[Saved entries]
::::::::::
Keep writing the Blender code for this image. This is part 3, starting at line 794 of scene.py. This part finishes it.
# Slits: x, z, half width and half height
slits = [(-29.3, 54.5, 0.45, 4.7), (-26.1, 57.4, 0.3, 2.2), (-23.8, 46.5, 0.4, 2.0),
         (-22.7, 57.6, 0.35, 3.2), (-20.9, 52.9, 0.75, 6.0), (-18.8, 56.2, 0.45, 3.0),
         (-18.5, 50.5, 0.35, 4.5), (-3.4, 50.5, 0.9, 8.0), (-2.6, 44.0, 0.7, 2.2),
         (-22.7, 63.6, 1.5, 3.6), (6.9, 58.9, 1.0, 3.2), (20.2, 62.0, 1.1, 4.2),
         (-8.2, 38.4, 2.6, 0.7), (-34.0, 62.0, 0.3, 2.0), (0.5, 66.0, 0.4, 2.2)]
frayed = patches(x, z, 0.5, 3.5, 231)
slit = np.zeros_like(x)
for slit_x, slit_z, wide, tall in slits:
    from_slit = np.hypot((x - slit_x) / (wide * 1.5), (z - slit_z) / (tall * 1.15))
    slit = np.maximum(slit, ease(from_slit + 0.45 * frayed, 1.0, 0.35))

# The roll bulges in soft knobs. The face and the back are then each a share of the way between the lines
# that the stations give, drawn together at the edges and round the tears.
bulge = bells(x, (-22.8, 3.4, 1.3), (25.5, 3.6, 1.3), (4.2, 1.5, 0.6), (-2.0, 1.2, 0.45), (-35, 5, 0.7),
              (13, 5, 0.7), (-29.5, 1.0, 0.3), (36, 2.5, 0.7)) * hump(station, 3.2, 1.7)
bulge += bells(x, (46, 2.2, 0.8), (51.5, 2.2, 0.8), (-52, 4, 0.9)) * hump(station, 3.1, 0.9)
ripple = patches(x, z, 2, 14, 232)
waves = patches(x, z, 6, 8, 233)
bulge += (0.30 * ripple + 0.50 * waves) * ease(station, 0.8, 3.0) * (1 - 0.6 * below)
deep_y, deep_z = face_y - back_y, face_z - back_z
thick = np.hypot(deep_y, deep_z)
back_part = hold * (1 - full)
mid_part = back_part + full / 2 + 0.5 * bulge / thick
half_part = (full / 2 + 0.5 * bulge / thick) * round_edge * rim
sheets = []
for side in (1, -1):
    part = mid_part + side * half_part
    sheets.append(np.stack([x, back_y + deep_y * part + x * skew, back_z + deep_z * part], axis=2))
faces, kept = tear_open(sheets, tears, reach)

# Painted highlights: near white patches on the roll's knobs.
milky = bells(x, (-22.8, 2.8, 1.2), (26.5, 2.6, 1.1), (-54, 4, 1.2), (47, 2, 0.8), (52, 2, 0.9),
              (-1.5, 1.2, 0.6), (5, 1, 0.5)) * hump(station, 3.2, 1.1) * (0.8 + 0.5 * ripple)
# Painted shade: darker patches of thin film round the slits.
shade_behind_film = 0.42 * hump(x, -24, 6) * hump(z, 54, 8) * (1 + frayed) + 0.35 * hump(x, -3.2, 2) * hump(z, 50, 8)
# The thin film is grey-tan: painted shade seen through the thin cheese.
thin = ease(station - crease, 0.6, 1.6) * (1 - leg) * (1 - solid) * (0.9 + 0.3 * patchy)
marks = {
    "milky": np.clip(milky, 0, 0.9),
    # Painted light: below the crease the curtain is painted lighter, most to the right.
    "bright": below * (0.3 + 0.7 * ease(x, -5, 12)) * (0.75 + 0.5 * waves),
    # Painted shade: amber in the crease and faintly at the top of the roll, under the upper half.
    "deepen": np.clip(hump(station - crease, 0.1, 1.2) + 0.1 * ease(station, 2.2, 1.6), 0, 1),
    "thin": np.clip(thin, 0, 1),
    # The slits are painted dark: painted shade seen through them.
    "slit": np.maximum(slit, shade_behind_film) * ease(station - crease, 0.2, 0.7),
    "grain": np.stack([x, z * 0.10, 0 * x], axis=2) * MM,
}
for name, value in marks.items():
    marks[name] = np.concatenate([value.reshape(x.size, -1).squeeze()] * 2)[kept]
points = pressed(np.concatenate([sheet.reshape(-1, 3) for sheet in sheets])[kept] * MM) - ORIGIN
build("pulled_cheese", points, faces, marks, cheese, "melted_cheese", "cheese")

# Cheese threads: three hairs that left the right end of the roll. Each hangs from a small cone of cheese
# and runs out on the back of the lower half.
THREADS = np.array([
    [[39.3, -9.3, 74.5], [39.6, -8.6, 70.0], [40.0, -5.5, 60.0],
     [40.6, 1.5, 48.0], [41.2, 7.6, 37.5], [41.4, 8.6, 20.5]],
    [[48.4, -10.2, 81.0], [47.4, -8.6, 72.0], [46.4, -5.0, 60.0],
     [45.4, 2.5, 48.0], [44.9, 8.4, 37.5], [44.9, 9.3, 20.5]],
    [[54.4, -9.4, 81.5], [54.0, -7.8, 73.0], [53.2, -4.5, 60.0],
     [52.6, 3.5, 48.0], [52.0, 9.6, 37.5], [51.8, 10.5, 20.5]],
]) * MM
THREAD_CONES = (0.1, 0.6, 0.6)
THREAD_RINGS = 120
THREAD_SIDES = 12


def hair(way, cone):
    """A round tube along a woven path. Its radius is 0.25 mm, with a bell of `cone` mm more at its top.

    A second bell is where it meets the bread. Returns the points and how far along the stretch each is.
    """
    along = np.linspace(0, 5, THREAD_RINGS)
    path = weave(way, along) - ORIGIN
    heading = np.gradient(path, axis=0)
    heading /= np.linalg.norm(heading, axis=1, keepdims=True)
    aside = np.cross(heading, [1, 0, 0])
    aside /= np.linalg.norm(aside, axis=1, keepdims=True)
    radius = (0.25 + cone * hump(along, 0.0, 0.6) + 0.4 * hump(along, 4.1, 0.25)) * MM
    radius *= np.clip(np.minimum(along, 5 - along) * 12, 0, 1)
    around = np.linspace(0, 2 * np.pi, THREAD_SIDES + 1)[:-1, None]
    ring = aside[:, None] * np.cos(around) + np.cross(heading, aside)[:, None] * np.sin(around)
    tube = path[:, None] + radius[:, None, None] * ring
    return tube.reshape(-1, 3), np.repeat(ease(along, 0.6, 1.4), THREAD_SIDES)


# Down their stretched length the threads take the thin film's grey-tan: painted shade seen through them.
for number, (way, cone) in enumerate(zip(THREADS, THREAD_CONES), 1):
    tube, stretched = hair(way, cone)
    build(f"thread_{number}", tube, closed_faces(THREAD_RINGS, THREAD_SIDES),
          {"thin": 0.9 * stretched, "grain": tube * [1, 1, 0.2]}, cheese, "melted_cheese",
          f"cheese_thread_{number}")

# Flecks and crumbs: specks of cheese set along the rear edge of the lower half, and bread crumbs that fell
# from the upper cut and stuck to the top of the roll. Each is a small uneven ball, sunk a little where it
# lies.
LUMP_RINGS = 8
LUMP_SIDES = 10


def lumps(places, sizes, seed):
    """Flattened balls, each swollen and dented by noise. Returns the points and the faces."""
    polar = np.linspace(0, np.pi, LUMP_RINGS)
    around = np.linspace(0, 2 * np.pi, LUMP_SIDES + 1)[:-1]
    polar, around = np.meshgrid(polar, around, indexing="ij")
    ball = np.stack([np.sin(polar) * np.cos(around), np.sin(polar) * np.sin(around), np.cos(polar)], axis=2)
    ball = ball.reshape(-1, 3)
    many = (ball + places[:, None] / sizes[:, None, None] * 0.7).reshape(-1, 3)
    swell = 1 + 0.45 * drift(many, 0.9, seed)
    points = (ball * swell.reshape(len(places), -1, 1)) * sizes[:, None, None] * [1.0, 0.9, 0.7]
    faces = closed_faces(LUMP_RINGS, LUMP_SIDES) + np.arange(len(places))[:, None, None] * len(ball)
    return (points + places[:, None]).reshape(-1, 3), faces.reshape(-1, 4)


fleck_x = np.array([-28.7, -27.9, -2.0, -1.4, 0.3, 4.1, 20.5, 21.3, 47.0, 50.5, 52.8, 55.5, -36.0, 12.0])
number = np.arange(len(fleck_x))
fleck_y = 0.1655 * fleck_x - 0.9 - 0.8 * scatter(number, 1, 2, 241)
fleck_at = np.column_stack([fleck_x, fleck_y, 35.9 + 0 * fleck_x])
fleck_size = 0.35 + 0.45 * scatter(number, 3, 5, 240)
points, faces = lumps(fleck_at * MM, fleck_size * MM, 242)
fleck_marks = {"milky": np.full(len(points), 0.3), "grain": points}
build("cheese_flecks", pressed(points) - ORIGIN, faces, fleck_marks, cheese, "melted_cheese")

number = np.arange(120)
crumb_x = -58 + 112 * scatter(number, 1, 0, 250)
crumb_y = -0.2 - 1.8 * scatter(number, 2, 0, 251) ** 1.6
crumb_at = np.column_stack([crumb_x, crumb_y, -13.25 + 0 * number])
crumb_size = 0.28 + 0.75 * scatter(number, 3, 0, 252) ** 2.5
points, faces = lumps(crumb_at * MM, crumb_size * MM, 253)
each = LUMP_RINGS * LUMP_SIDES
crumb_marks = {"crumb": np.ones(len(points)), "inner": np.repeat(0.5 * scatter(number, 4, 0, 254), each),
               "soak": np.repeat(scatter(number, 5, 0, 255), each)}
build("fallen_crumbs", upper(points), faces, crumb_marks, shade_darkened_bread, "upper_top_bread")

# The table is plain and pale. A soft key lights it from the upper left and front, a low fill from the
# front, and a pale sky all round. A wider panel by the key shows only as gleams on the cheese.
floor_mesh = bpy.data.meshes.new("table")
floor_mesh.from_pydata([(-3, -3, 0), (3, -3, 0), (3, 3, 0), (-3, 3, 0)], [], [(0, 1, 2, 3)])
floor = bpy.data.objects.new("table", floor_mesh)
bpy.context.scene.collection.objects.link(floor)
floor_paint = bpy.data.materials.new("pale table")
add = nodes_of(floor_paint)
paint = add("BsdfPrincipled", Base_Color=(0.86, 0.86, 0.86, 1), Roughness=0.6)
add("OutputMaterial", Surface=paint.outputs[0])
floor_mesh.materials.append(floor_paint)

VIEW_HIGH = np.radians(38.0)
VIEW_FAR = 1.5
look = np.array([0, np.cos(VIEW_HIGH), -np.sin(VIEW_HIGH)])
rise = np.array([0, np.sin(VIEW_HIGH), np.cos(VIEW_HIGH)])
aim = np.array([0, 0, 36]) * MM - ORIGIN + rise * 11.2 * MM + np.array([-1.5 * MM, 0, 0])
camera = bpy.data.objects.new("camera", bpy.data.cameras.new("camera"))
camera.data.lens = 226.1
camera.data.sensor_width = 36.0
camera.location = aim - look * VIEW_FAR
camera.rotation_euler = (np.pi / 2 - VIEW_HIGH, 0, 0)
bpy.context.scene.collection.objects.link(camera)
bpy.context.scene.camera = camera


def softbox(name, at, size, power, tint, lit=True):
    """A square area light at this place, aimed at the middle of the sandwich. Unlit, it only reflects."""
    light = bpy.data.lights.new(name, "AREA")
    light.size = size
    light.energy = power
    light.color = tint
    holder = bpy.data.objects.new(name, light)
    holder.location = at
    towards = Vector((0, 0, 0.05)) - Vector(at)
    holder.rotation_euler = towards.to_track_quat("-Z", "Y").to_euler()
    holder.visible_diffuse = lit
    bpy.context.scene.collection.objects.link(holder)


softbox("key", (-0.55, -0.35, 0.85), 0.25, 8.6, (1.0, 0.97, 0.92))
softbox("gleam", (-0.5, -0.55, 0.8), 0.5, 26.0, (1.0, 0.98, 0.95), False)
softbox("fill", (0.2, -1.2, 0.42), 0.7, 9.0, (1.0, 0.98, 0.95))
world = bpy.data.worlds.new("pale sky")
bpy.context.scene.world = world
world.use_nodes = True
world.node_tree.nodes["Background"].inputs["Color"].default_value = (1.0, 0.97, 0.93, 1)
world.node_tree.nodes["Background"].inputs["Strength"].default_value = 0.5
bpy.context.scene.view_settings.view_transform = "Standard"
::::::::::
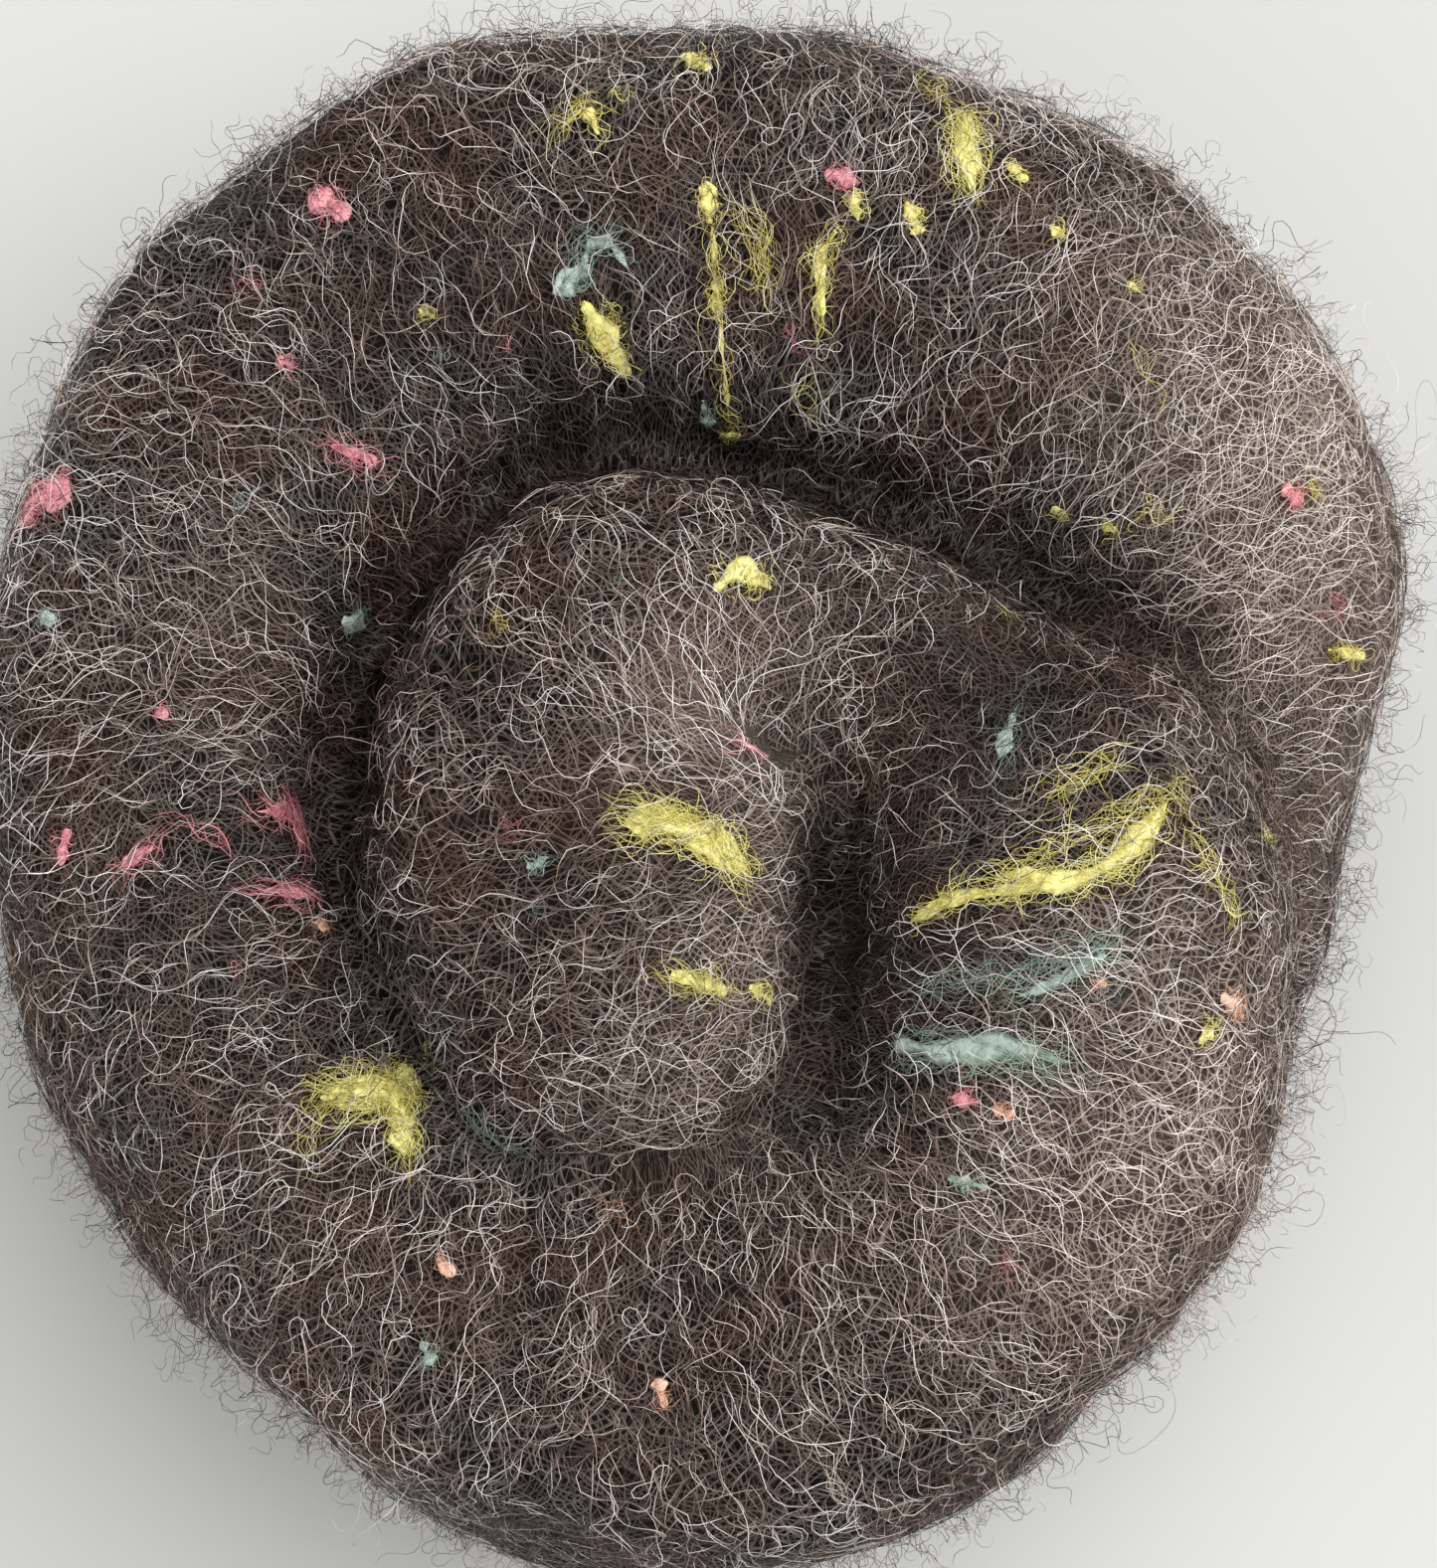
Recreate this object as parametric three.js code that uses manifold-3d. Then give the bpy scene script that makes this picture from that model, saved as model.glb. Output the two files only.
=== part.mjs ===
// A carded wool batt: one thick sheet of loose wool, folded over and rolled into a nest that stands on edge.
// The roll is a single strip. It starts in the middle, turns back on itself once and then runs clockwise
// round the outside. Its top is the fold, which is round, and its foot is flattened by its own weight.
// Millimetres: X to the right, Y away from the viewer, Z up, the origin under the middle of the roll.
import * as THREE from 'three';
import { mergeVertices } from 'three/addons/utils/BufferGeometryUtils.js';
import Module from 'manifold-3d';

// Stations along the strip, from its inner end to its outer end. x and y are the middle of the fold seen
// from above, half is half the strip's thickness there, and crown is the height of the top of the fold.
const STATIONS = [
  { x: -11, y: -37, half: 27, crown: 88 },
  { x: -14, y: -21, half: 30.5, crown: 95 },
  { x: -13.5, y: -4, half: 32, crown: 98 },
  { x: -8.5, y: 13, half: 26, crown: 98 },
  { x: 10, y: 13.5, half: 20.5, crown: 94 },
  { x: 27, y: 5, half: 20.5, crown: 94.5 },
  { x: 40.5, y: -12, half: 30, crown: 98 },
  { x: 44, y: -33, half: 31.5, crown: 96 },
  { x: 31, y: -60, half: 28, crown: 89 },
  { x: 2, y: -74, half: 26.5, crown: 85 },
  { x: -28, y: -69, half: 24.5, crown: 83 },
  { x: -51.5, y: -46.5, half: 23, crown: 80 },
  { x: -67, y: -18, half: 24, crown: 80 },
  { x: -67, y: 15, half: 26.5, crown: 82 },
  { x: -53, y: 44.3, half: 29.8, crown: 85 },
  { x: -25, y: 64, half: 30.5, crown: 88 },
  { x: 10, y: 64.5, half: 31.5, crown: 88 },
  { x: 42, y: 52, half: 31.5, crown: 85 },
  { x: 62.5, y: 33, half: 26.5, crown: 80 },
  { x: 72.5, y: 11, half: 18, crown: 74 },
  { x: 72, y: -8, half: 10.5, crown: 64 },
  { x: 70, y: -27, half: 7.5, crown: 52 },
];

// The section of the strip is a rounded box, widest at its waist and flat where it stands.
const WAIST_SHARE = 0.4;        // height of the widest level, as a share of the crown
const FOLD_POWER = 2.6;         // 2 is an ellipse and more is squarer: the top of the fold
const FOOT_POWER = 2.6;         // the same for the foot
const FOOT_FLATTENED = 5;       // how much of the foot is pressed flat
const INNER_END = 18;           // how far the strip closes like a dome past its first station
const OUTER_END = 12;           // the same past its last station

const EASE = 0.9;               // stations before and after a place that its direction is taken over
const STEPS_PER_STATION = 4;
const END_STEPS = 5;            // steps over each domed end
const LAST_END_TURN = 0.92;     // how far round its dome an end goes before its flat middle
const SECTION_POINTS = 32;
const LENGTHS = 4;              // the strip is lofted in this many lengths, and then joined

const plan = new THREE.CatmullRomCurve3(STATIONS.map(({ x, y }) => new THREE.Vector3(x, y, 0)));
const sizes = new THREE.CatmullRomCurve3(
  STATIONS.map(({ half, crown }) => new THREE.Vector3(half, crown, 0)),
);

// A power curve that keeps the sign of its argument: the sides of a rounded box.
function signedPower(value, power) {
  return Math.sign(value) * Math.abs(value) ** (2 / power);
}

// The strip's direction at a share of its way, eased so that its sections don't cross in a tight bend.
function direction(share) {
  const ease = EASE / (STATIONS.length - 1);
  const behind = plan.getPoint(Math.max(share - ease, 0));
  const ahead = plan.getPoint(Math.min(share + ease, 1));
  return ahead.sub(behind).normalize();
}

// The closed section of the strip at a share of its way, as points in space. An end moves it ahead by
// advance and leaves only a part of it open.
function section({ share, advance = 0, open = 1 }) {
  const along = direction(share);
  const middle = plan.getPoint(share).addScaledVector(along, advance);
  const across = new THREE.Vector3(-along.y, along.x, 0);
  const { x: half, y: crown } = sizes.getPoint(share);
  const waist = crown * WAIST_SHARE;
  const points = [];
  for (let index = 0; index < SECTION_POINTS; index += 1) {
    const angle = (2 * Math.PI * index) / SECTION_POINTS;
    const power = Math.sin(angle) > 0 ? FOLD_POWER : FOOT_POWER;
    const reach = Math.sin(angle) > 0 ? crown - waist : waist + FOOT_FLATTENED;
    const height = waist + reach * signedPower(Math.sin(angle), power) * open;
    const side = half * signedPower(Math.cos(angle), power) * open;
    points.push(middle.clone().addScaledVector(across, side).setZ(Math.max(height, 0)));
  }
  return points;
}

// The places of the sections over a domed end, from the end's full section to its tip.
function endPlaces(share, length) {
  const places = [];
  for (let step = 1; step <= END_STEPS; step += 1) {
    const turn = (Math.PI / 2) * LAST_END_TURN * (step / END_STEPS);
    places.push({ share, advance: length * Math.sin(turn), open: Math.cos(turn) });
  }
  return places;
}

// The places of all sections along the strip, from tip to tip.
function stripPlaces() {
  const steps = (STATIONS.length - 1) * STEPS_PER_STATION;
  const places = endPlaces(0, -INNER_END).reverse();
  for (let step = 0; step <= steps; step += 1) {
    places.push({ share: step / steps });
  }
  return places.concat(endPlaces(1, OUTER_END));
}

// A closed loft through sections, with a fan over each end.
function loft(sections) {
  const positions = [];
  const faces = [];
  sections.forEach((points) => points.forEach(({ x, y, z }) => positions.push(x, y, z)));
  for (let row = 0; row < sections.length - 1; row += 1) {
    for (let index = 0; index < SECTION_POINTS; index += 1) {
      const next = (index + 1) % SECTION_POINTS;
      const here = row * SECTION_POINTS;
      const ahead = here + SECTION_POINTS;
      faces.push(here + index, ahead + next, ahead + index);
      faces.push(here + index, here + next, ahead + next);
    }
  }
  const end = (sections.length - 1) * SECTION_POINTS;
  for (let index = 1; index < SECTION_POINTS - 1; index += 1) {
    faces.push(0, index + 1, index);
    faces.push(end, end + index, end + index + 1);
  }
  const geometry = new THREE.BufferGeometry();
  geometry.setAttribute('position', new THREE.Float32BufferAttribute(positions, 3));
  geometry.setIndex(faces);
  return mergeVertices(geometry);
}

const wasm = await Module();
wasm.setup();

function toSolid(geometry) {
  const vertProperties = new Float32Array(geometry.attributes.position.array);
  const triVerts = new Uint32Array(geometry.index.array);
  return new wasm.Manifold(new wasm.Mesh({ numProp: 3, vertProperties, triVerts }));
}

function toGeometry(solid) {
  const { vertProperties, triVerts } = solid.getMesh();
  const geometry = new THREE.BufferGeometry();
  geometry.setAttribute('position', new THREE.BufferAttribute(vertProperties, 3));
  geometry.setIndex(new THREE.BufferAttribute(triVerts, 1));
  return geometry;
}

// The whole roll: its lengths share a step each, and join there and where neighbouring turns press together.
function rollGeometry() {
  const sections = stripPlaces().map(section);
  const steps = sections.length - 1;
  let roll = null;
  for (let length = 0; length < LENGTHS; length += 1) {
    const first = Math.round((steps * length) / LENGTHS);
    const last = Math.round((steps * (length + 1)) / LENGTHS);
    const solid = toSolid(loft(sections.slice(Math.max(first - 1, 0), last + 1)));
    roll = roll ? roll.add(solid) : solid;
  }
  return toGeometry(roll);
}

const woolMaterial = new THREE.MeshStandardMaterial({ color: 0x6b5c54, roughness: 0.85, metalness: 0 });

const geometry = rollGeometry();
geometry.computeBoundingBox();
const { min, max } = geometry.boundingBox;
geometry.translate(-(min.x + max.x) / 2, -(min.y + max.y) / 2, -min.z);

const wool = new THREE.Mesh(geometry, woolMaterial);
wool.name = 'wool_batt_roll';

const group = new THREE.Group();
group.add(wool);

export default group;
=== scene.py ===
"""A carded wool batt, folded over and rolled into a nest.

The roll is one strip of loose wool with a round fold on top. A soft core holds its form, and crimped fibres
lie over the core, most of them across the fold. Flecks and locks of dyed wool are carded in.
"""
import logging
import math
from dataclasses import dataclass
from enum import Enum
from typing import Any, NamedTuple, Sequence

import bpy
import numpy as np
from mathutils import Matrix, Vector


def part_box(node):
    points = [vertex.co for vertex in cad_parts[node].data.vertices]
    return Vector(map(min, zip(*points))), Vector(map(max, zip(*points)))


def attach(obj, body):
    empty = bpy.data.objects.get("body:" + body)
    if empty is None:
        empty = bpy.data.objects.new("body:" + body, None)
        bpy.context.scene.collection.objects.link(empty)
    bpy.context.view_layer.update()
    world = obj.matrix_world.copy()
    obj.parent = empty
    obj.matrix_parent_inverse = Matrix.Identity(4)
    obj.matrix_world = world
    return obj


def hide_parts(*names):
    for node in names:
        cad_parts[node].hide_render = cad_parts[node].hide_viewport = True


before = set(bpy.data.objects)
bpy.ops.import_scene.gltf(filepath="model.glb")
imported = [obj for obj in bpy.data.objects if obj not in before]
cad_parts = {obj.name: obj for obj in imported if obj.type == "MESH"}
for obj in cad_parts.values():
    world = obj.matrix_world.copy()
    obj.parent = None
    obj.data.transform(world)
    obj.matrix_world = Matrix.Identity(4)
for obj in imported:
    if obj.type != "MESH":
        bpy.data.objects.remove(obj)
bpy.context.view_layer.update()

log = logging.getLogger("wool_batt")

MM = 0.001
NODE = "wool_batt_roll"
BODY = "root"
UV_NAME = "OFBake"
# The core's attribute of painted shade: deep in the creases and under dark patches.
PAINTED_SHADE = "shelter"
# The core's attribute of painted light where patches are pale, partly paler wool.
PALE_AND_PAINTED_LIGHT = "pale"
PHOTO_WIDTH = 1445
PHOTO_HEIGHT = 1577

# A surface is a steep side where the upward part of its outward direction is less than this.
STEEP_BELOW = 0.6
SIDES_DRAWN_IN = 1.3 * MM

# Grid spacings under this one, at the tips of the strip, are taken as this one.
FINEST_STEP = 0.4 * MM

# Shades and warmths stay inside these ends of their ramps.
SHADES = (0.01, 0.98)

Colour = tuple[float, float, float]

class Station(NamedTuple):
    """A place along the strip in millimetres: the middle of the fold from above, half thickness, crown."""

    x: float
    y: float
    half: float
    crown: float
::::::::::
▶ Exercise description
Nothing outside the span should appear: copy exactly from the line with "for node in" through the line with "crown: float".

▶ Response to the exercise
    for node in names:
        cad_parts[node].hide_render = cad_parts[node].hide_viewport = True


before = set(bpy.data.objects)
bpy.ops.import_scene.gltf(filepath="model.glb")
imported = [obj for obj in bpy.data.objects if obj not in before]
cad_parts = {obj.name: obj for obj in imported if obj.type == "MESH"}
for obj in cad_parts.values():
    world = obj.matrix_world.copy()
    obj.parent = None
    obj.data.transform(world)
    obj.matrix_world = Matrix.Identity(4)
for obj in imported:
    if obj.type != "MESH":
        bpy.data.objects.remove(obj)
bpy.context.view_layer.update()

log = logging.getLogger("wool_batt")

MM = 0.001
NODE = "wool_batt_roll"
BODY = "root"
UV_NAME = "OFBake"
# The core's attribute of painted shade: deep in the creases and under dark patches.
PAINTED_SHADE = "shelter"
# The core's attribute of painted light where patches are pale, partly paler wool.
PALE_AND_PAINTED_LIGHT = "pale"
PHOTO_WIDTH = 1445
PHOTO_HEIGHT = 1577

# A surface is a steep side where the upward part of its outward direction is less than this.
STEEP_BELOW = 0.6
SIDES_DRAWN_IN = 1.3 * MM

# Grid spacings under this one, at the tips of the strip, are taken as this one.
FINEST_STEP = 0.4 * MM

# Shades and warmths stay inside these ends of their ramps.
SHADES = (0.01, 0.98)

Colour = tuple[float, float, float]

class Station(NamedTuple):
    """A place along the strip in millimetres: the middle of the fold from above, half thickness, crown."""

    x: float
    y: float
    half: float
    crown: float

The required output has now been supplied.